Pour une journée d'embarquement, le coût d'un navire français atteint 37 206 euros, celui d'un navire chypriote 10 102 euros. L'effet du salaire net, l'absence de cotisations salariales et patronales sous pavillon chypriote expliquent en grande partie la différence. Le net wage italien diminue de 24 % la masse salariale, dont 14 % au titre des charges salariales et 10 % au titre de l'impôt sur le revenu. Que penser des conditions sociales des marins philippins ? Dès lors, même si, par exemple, le taux d'accident du travail est très élevé, comment demander plus aux armateurs français qui estiment la concurrence déloyale ? Chaque État prend en charge un taux conséquent de charges sociales ou fiscales afin de maintenir sa marine civile à flot si je puis dire. Il en va de sa souveraineté nationale.

Dans ces conditions, remettre en question le régime spécial des marins est impossible sauf à faire disparaître le peu d'effectifs qu'il reste et abandonner toute souveraineté dans le domaine.

Cependant, a minima, afin de remettre un peu de lisibilité dans le régime, en accord avec les partenaires sociaux, les différentes fonctions pourraient être mises à jour, le nombre de catégories réduit et la fluidité entre elles facilitée. Il conviendrait également d'améliorer la correspondance entre salaire forfaitaire et salaire réel.
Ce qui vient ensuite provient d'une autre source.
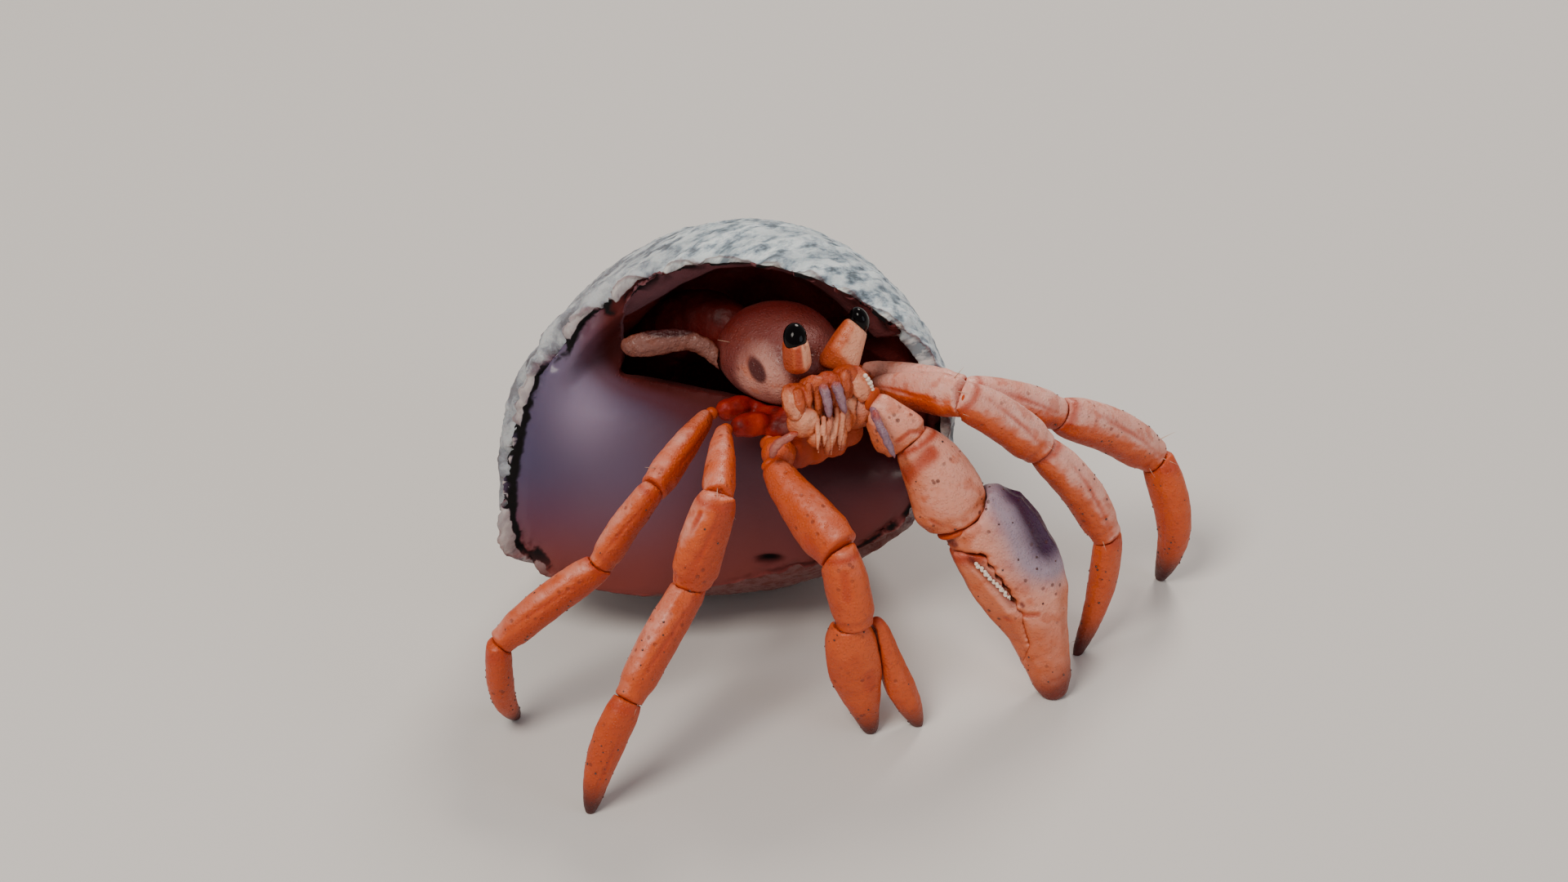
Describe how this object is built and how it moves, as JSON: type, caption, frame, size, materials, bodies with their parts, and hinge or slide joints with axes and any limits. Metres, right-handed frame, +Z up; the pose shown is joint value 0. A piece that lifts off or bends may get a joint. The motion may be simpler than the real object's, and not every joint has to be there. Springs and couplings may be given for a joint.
{
  "type": "hermit crab",
  "caption": "Young land hermit crab leaning out of a worn round snail shell, standing on spread walking legs and claws, a still life-size display model.",
  "frame": {"origin": "middle of the whole model's footprint, on the floor", "axes": "+Z up; the shell's mouth faces -Y; +X towards the crab's left side, where the larger claw is"},
  "size_m": [0.0318, 0.026, 0.0185],
  "materials": {
    "shell": "worn chalky shell, smooth and greyish lilac on the deck",
    "leg_cuticle": "thin satin orange exoskeleton",
    "claw_cuticle": "satin peach and lilac exoskeleton",
    "tip_cuticle": "satin orange exoskeleton with dark brown points",
    "shield_cuticle": "satin pinkish grey shield",
    "membrane": "moist soft skin",
    "cornea": "black gloss"
  },
  "bodies": {
    "root": {"right_front_leg_merus": "leg_cuticle", "right_front_leg_carpus": "leg_cuticle", "right_front_leg_propodus": "leg_cuticle", "right_front_leg_dactyl": "tip_cuticle", "right_rear_leg_merus": "leg_cuticle", "right_rear_leg_carpus": "leg_cuticle", "right_rear_leg_propodus": "leg_cuticle", "right_rear_leg_dactyl": "tip_cuticle", "left_front_leg_merus": "leg_cuticle", "left_front_leg_carpus": "leg_cuticle", "left_front_leg_propodus": "leg_cuticle", "left_front_leg_dactyl": "tip_cuticle", "left_rear_leg_merus": "leg_cuticle", "left_rear_leg_carpus": "leg_cuticle", "left_rear_leg_propodus": "leg_cuticle", "left_rear_leg_dactyl": "tip_cuticle", "big_claw_base": "claw_cuticle", "small_claw_base": "claw_cuticle", "big_claw_merus": "claw_cuticle", "big_claw_carpus": "claw_cuticle", "small_claw_merus": "claw_cuticle", "small_claw_carpus": "claw_cuticle", "small_claw_palm": "claw_cuticle", "big_claw_palm": "claw_cuticle", "big_claw_finger": "tip_cuticle", "small_claw_finger": "tip_cuticle", "right_small_leg": "leg_cuticle", "left_small_leg": "leg_cuticle", "right_eye": "cornea", "right_eyestalk": "leg_cuticle", "left_eye": "cornea", "left_eyestalk": "leg_cuticle", "right_maxilliped": "leg_cuticle", "right_palp": "leg_cuticle", "right_antennule": "shield_cuticle", "right_antenna_base": "leg_cuticle", "right_antenna": "shield_cuticle", "left_maxilliped": "leg_cuticle", "left_palp": "leg_cuticle", "left_antennule": "shield_cuticle", "left_antenna_base": "leg_cuticle", "left_antenna": "shield_cuticle", "carapace": "shield_cuticle", "trunk": "membrane", "abdomen": "membrane", "shell": "shell"}
  },
  "joints": []
}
Il serait également opportun d'intégrer la notion de temps de mer dans le mode de calcul des droits à pension pour mieux tenir compte de la pénibilité qui, sous ses différents aspects, constitue autant de droits à compensation.

Enfin, compte tenu du nombre élevé de polypensionnés, il est important de limiter l'affiliation au régime des marins aux carrières longues dans le secteur et de prévoir le reversement au régime général des cotisations versées par les affiliés au régime spécial lorsque la majeure partie de leur carrière est effectuée en dehors du secteur maritime.

En conclusion, nous faisons face à deux régimes spéciaux très différents qu'il ne sera pas possible de traiter de la même manière en cas de réforme des retraites. Je ne peux donc que recommander au Gouvernement beaucoup de prudence, de réflexion et de consultations avant de s'engager dans une éventuelle réforme des retraites.